Apropos to all the above the Honolulu Star-Advertiser and Pacific Business News today had two articles on biofuels for electricity:

  1.  PUC rejects biofuel plan as too expensive:  as much as I continue to remain a skeptic on any program that wants to convert any type of biomass into a liquid fuel to power a combustion turbine for electricity, one of my long-time colleagues, Melvin Chiogioji, I thought had a relatively sensible plan, and, of all the locations:  the environs of Hutchinson Sugar Company in Kau on the Big Island, the site of my very first job after graduating from college.  For Aina Koa Pono to be denied can only omen the worst for this pathway, for if this system is not deemed commercial, than all those other minimal (restaurant wastes) and exotic (algae) plans have no chance to make a real difference.  Which leads to the second article.

  2.  HECO inks biofuels deal with algae-based producer:  reading the Star-Advertiser version was like deja vu, for the details have not changed from three years ago.  The problem is that, today, a fuel from terrestrial feedstocks is much cheaper than anything from algae.  If #1 above did not make the cut, there is no chance for #2 to eventually gain approval.

Mind you, liquid fuels from algae will someday be competitive, but only for ground and air transport.  What distorts the current reality is that Hawaii pays 300% more for electricity than the mainland average.  You no doubt have noticed that the media these days harp on the unfair high price of gasoline in Hawaii, when the reality is that our gas only costs 20% more (you can make this calculation by going to the "How Much Does Gasoline Cost?" section to the right, and, true, this differential has increased from my previous calculation of 12%).

So here is the bottom line analysis.  Liquid fuels from cane, palm oil, jatropha, algae, whatever, will not compete with oil at $100/barrel (it is $79/barrel today), and will have difficulty even, perhaps up to $150/barrel.  Certain tax and other governmental incentives can help, but how long will this be justified (remember ethanol)?  

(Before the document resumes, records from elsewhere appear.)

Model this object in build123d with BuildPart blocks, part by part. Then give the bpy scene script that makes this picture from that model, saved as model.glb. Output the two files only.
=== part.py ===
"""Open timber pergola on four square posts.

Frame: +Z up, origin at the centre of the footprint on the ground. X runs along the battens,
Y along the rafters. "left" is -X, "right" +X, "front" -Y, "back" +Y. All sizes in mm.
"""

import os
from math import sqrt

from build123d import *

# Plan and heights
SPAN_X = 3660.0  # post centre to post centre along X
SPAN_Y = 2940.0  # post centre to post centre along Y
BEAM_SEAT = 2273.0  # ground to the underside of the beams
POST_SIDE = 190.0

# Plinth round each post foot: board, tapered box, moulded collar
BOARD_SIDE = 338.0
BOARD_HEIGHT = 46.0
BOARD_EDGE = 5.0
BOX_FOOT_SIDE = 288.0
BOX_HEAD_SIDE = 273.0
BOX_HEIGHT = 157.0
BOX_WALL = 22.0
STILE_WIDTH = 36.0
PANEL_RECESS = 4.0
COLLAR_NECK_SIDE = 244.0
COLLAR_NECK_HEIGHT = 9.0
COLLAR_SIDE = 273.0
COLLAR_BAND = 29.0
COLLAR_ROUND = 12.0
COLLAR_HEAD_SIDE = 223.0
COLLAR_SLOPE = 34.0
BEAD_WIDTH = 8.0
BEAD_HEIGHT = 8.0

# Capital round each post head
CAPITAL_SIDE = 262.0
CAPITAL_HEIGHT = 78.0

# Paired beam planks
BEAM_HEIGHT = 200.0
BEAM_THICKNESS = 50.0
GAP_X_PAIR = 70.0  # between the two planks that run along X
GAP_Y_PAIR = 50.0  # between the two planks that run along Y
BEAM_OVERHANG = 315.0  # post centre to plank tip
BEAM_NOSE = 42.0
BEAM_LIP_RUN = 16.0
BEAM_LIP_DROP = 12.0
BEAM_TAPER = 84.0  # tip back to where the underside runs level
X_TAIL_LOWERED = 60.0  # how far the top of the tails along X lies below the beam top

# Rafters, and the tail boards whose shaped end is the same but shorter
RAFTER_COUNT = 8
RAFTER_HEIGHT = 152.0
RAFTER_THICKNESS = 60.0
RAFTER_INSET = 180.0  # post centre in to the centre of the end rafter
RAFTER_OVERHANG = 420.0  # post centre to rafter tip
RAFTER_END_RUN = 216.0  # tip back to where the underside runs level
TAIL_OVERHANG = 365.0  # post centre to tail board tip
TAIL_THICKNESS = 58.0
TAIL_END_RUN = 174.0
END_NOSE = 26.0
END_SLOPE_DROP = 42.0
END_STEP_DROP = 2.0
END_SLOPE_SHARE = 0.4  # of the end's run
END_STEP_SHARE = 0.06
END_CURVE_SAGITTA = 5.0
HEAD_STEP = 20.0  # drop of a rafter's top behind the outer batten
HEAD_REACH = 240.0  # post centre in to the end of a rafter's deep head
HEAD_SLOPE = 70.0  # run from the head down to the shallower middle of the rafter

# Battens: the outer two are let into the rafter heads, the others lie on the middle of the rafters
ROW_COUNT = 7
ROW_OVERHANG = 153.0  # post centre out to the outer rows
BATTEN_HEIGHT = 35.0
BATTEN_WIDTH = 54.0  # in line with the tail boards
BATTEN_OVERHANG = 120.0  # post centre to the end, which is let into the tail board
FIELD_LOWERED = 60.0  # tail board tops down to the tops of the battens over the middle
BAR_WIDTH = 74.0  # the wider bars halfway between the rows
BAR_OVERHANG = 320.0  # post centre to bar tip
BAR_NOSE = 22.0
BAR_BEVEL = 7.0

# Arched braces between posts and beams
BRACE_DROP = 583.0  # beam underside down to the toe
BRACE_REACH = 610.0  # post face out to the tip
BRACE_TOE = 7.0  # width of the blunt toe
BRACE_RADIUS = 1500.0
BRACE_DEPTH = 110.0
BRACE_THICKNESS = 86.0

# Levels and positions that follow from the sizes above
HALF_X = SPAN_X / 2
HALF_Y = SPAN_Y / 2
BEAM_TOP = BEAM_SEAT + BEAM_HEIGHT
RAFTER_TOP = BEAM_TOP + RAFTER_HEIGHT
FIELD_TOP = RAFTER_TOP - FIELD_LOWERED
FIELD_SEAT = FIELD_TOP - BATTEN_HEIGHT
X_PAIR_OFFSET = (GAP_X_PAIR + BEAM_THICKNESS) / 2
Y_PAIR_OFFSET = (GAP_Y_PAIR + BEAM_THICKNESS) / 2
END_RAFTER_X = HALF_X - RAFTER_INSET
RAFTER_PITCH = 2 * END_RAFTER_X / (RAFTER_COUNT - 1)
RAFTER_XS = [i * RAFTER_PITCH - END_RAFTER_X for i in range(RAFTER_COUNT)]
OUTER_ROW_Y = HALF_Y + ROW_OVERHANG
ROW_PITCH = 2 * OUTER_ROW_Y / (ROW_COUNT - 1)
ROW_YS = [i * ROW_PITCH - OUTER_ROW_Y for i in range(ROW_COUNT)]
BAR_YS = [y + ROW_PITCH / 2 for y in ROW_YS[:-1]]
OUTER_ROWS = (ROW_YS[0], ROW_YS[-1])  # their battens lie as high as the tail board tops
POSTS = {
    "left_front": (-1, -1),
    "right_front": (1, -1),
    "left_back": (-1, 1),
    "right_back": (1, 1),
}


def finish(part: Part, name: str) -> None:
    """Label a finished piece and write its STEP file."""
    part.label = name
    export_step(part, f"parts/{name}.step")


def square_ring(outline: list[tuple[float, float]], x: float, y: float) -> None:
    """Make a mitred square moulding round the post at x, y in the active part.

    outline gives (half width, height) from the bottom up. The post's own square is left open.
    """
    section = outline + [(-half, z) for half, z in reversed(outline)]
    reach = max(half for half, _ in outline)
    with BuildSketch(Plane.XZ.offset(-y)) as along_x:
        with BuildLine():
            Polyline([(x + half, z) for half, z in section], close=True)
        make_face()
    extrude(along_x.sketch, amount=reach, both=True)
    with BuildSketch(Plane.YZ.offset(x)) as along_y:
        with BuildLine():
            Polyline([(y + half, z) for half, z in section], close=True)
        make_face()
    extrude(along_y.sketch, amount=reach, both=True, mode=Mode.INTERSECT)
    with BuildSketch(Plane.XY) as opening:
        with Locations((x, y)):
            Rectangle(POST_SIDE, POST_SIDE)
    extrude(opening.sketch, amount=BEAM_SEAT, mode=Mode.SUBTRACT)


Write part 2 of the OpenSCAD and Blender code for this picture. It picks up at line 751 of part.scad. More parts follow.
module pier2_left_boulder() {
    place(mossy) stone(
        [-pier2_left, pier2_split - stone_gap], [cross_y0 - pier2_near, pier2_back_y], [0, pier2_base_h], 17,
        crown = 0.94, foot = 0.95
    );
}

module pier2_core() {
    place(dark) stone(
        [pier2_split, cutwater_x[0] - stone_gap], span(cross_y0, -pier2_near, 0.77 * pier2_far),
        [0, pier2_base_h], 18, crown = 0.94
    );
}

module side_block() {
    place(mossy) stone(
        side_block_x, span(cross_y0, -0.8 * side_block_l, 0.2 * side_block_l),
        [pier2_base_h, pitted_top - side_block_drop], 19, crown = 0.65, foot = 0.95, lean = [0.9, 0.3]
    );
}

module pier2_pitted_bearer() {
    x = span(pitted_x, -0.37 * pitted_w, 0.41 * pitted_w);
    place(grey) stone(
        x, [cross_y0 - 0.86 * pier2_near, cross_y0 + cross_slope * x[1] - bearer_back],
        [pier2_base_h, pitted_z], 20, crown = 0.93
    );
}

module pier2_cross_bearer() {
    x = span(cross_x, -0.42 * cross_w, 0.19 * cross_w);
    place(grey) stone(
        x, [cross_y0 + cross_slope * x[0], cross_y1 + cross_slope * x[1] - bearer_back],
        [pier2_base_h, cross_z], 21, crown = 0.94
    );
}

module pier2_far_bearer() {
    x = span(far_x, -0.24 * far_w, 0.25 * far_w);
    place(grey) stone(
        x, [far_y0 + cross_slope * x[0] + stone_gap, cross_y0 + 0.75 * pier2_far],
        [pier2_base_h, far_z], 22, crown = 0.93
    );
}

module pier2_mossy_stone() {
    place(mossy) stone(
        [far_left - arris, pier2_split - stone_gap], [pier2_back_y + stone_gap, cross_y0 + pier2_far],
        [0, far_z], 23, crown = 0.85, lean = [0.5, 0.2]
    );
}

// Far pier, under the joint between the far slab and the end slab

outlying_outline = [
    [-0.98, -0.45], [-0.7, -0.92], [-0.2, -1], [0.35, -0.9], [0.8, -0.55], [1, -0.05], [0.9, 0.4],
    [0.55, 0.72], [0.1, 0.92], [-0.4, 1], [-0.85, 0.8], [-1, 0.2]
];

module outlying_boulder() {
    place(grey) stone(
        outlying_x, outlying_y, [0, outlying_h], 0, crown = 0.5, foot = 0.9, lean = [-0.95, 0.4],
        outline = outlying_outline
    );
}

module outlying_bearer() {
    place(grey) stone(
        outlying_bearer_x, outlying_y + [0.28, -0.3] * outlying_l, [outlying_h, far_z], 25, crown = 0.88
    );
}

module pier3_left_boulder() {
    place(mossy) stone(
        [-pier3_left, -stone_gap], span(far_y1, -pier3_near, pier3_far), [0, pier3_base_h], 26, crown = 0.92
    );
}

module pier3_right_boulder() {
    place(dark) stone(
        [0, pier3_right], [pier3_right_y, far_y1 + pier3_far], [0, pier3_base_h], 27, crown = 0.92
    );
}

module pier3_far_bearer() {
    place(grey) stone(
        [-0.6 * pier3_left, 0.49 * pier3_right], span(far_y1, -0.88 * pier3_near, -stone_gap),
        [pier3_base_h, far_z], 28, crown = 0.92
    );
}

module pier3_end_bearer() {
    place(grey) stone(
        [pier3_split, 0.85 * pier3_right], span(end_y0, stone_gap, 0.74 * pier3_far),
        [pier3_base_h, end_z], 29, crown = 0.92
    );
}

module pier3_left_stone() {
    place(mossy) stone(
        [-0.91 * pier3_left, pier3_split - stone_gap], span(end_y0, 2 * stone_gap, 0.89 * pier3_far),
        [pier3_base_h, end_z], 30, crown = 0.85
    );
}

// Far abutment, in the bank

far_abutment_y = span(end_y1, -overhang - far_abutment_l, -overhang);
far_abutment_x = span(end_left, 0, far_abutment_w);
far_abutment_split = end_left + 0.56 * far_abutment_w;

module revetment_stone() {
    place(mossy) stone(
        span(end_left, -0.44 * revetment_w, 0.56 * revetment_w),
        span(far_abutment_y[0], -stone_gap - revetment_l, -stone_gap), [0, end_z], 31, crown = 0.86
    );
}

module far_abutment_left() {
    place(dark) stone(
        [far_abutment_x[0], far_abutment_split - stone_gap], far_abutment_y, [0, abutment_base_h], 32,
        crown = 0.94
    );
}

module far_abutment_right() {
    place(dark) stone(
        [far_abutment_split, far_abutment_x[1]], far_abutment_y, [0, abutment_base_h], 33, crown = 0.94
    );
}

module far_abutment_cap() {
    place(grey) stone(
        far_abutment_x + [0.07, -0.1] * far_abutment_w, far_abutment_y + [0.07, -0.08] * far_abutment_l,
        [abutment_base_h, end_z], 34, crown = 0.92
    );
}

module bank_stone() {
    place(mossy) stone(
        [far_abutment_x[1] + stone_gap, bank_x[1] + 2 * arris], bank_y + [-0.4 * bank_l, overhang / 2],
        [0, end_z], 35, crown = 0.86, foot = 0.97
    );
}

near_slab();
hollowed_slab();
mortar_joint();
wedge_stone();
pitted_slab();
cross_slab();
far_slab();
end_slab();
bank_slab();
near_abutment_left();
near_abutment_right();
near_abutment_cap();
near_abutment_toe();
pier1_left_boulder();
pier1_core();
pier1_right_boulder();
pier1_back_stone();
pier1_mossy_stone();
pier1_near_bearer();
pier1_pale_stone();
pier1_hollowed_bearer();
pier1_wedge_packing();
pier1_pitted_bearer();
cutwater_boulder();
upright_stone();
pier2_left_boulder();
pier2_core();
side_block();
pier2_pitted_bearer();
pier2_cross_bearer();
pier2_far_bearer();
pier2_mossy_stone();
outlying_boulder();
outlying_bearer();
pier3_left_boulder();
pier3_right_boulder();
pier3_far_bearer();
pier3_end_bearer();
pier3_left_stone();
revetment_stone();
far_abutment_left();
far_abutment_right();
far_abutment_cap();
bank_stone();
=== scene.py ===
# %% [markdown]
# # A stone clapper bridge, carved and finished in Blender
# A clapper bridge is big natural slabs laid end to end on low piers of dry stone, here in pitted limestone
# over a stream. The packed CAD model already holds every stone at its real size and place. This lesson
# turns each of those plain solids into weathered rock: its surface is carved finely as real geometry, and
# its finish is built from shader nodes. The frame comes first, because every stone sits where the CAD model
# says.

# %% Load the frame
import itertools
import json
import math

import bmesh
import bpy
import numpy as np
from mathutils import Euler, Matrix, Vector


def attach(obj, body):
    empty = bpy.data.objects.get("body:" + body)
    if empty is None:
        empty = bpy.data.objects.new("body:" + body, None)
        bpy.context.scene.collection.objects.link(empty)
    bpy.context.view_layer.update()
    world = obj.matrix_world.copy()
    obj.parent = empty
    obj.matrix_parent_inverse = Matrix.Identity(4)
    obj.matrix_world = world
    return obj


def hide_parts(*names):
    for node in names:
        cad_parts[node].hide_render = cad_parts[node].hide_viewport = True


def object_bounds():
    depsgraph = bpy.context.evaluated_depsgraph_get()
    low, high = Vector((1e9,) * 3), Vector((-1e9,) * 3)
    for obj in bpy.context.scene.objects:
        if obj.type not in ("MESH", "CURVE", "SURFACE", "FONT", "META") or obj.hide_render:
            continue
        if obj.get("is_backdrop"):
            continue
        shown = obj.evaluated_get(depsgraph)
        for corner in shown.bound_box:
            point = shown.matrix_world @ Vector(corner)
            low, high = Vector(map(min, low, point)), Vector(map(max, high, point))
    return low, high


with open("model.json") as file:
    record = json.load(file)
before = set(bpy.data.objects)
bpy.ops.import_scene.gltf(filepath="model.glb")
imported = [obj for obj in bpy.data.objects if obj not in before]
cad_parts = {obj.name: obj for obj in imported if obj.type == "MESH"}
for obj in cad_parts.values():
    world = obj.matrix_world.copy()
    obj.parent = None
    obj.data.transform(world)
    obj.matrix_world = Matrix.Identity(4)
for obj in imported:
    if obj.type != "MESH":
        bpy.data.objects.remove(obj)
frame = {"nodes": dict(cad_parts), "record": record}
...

What is my current attitude about biofuels and electricity?  Actually, I've shifted my views and see some of this encouraging commercial activity as  more good than bad.  I think it will bad for the companies, but good for developing the field.  I do worry that some of these empty pocket new firms are breathing some of the ethers they're producing and are hoping for the imminence of Peak Oil so that they can sell out to an oil company or equivalent.  The risk is that the Chicago Mercantile Exchange has oil futures in December of 2019 at $93/barrel.  But how often have those oil guessers been right?  This current anomaly of Hawaii and electricity does serve as a bridge for these pioneering biofuels companies, so nothing wrong with that.  Maybe the timing will all work out at the end. 

Another bad day on Wall Street, as the Dow Jones Industrials dropped 241 (-2.2%) to 10,913 (high for year was 112,876), now nearly 6% below what it was at the beginning of 2011.  World markets were also all down.  The worrisome factors are volatility, Greece (short term) and China (long term).  Gold dropped a buck to $1623/toz, while the WTI Cushing is at $79/barrel and the Dated Brent at $104/barrel.

I noticed that Kodak was down as low at 54 cents today, but ended at about a buck/share.  Five years ago on this day, Kodak was at 22, having dropped from nearly a hundred less than ten years prior.  However, it looked like they were ready to recover by shifting away from film cameras, and I therefore considered investing a few bucks.  However, against my normal tendency (I only invest when things are down--which Kodak was) I decided to go with (which I had bought five years earlier, in 2001, for around $5--so it was way, way, way up) at $32.  Well, amazingly enough, Amazon today is at 216.  For around the same general cost of investment in 2006, the difference today is $216 versus $1.04.  Luck and gut feeling sometimes work.  The leadership at Kodak pronounced bankruptcy was not an option.  I guess that means bankruptcy.  Conversely, Amazon has a new browser considerably cheaper than the latest Apple iPad.  Amazon could well yet double.

Hurricane Ophelia, 115 MPH, in the Atlantic is now at Category 3, but seems to be following the previous storms, and will slowly weaken, brush Newfoundland and go on towards Scotland:

Typhoon Nalgae, 130 MPH, is now a Category 4 and will slam into northern Philippines in a few hours and will skirt by southern Hainan in a few days.

Interesting how these ocean storms are following the same general track as their predecessors even though there should be a cooling effect caused by the upwelling.

The Blue Revolution Hawaii Board met today and, in addition to helping solve the problems of Hawaii and the World, had a photo taken, with Guy via the power of electronics

Fujio Matsuda - Patrick Takahashi - Guy Toyama - Leighton Chong - John Farias

Then dinner at Ming's with Christina, Grace, Ed and Jeff

The bon voyage gathering was hosted by Grace and Ed Cheng (with a Yellow Flower Fish from China in the foreground):

Ming's specializes in Shanghai cuisine.  An excellent meal with bottles of Meritage and Pinot Noir.